- SHORT PROBLEM: Restate verbatim the lines between the one holding "Write part 2" and the one holding "ROOT_FLARE = ((-0.4", both included, and no others.

- DATA TO USE:
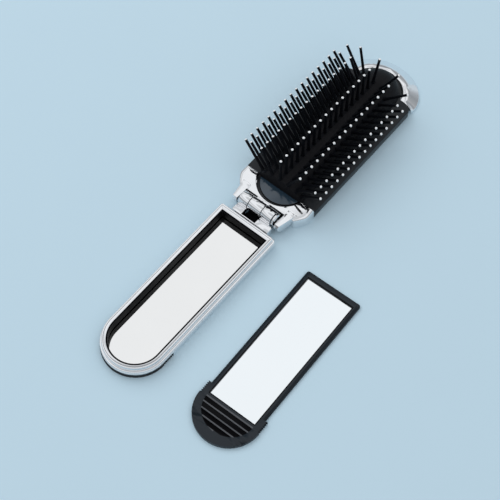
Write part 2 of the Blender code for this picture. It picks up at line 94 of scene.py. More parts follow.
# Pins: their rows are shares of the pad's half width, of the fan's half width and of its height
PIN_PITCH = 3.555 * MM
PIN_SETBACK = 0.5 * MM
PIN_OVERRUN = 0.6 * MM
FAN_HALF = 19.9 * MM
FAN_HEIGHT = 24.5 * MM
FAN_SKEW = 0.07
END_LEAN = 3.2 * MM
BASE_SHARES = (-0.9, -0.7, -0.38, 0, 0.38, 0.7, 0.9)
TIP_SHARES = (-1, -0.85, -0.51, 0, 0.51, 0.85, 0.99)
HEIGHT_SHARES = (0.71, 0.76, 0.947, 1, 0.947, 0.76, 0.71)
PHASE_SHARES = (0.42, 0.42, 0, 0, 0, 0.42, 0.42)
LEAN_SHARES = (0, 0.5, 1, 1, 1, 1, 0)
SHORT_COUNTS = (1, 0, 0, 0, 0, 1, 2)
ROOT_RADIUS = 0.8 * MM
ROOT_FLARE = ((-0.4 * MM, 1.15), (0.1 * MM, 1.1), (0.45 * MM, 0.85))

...

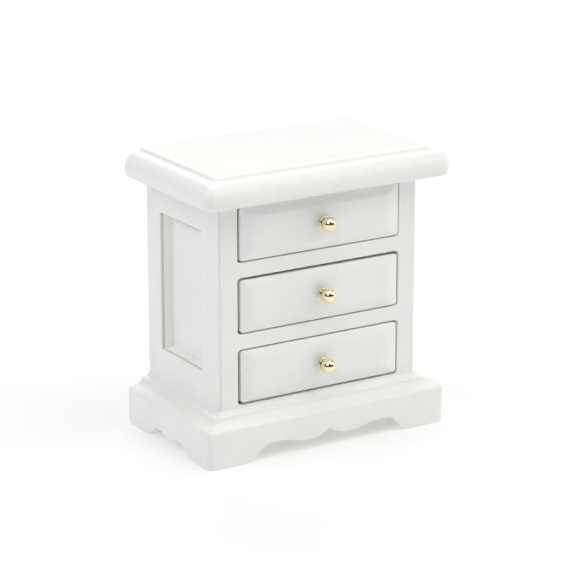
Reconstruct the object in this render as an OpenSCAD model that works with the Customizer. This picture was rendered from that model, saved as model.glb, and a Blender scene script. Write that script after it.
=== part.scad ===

- OUTPUT FOR THIS EXERCISE:
Write part 2 of the Blender code for this picture. It picks up at line 94 of scene.py. More parts follow.
# Pins: their rows are shares of the pad's half width, of the fan's half width and of its height
PIN_PITCH = 3.555 * MM
PIN_SETBACK = 0.5 * MM
PIN_OVERRUN = 0.6 * MM
FAN_HALF = 19.9 * MM
FAN_HEIGHT = 24.5 * MM
FAN_SKEW = 0.07
END_LEAN = 3.2 * MM
BASE_SHARES = (-0.9, -0.7, -0.38, 0, 0.38, 0.7, 0.9)
TIP_SHARES = (-1, -0.85, -0.51, 0, 0.51, 0.85, 0.99)
HEIGHT_SHARES = (0.71, 0.76, 0.947, 1, 0.947, 0.76, 0.71)
PHASE_SHARES = (0.42, 0.42, 0, 0, 0, 0.42, 0.42)
LEAN_SHARES = (0, 0.5, 1, 1, 1, 1, 0)
SHORT_COUNTS = (1, 0, 0, 0, 0, 1, 2)
ROOT_RADIUS = 0.8 * MM
ROOT_FLARE = ((-0.4 * MM, 1.15), (0.1 * MM, 1.1), (0.45 * MM, 0.85))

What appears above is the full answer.